*Instructions for the task*. Extract the lines from the first line of the records below through the line containing "by so much.", inclusive, and reproduce them exactly as written.

*Material for this task*.
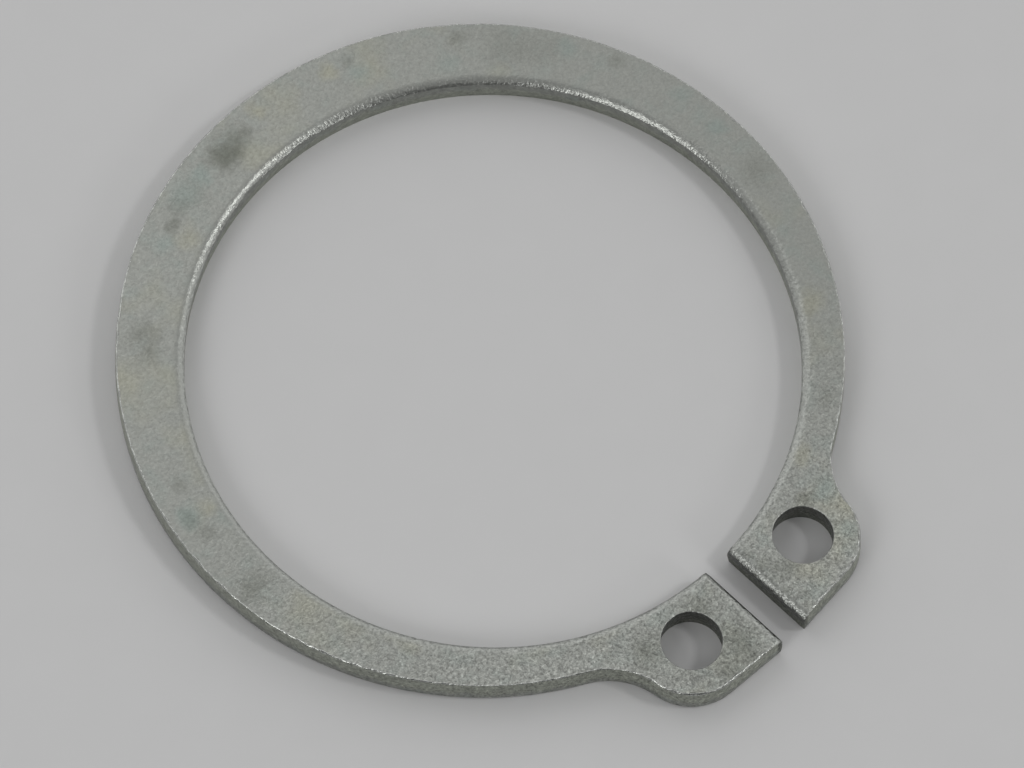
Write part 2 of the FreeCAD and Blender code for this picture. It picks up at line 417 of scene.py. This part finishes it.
def roll_wave(point):
    """The roll is a little wider in some places than in others."""
    return 1 + 0.14 * waver(point, 0.45) + 0.1 * waver(point, 1.7, (7, 3, 1))


def lip_wear(point):
    """How much of the torn lip is worn flat, from nearly none to all. It comes and goes."""
    stretch = 0.62 + 0.7 * waver(point, 0.28, (2, 5, 0))
    chip = 0.75 + 0.8 * waver(point, 2.1) + 0.5 * waver(point, 4.3)
    return min(1.0, max(0.06, stretch * chip))


def mitre(column, inset):
    """How far a column's corner moves when the stretches beside it are set in by so much.

    Where the outline hardly turns, the corner moves straight into the metal.
    """
    before, after = (Vector((-way.y, way.x)) for way in column["ways"])
    into_before, into_after = (inset[punched] for punched in column["punched"])
    turn = before.x * after.y - before.y * after.x
    if abs(turn) < STRAIGHT:
        return -(before + after).normalized() * into_after
    return Vector((into_after * before.y - into_before * after.y,
                   into_before * after.x - into_after * before.x)) / turn


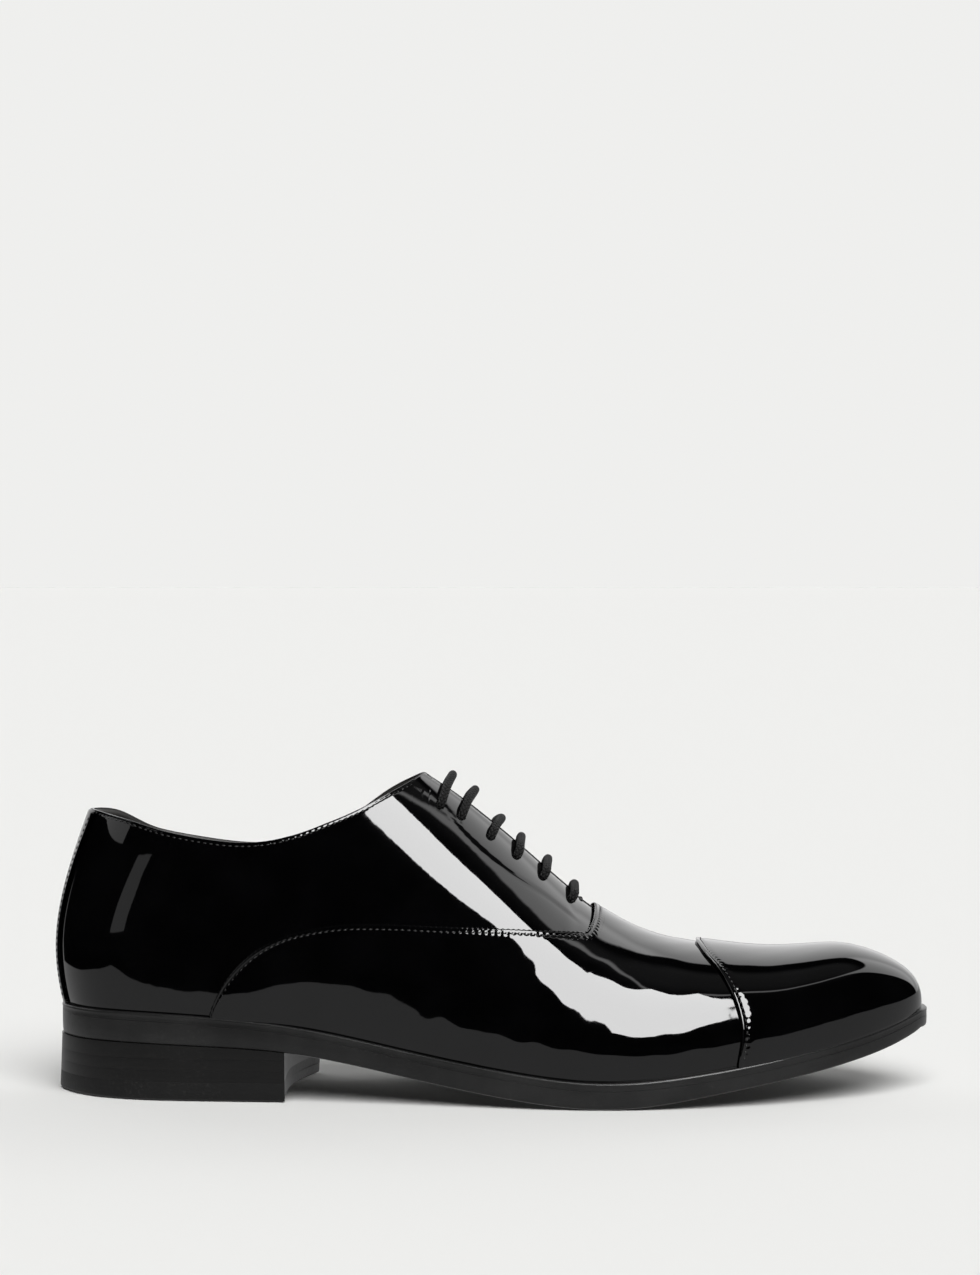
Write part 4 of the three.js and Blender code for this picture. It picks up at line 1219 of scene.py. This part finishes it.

*Exercise solution*.
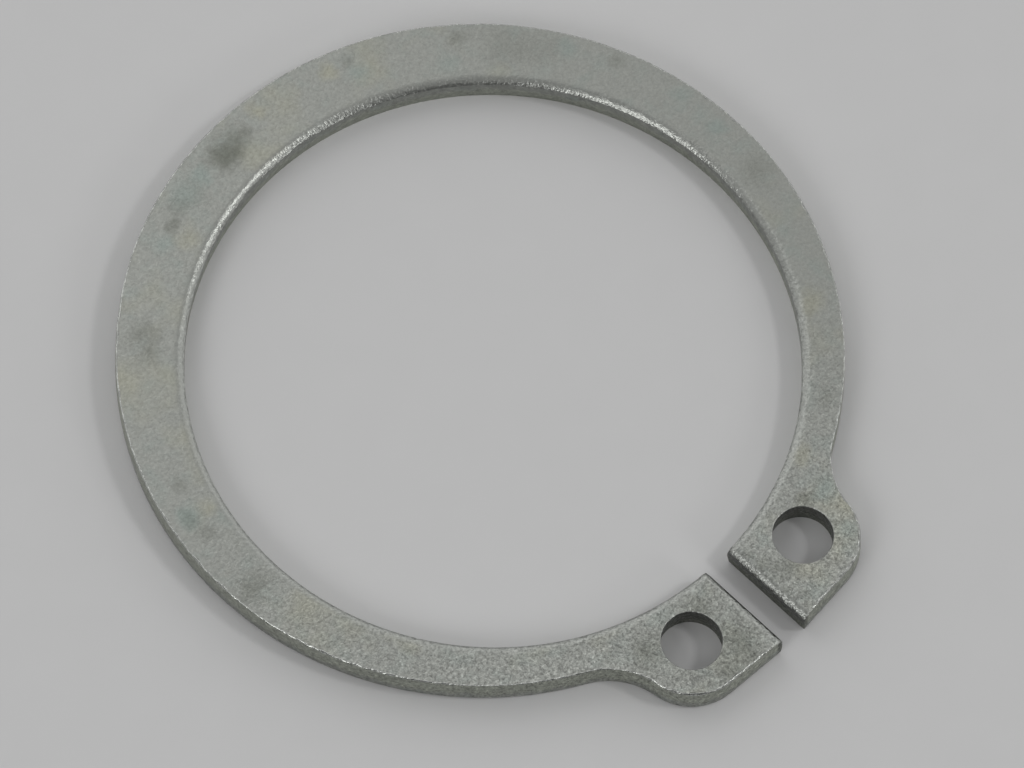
Write part 2 of the FreeCAD and Blender code for this picture. It picks up at line 417 of scene.py. This part finishes it.
def roll_wave(point):
    """The roll is a little wider in some places than in others."""
    return 1 + 0.14 * waver(point, 0.45) + 0.1 * waver(point, 1.7, (7, 3, 1))


def lip_wear(point):
    """How much of the torn lip is worn flat, from nearly none to all. It comes and goes."""
    stretch = 0.62 + 0.7 * waver(point, 0.28, (2, 5, 0))
    chip = 0.75 + 0.8 * waver(point, 2.1) + 0.5 * waver(point, 4.3)
    return min(1.0, max(0.06, stretch * chip))


def mitre(column, inset):
    """How far a column's corner moves when the stretches beside it are set in by so much.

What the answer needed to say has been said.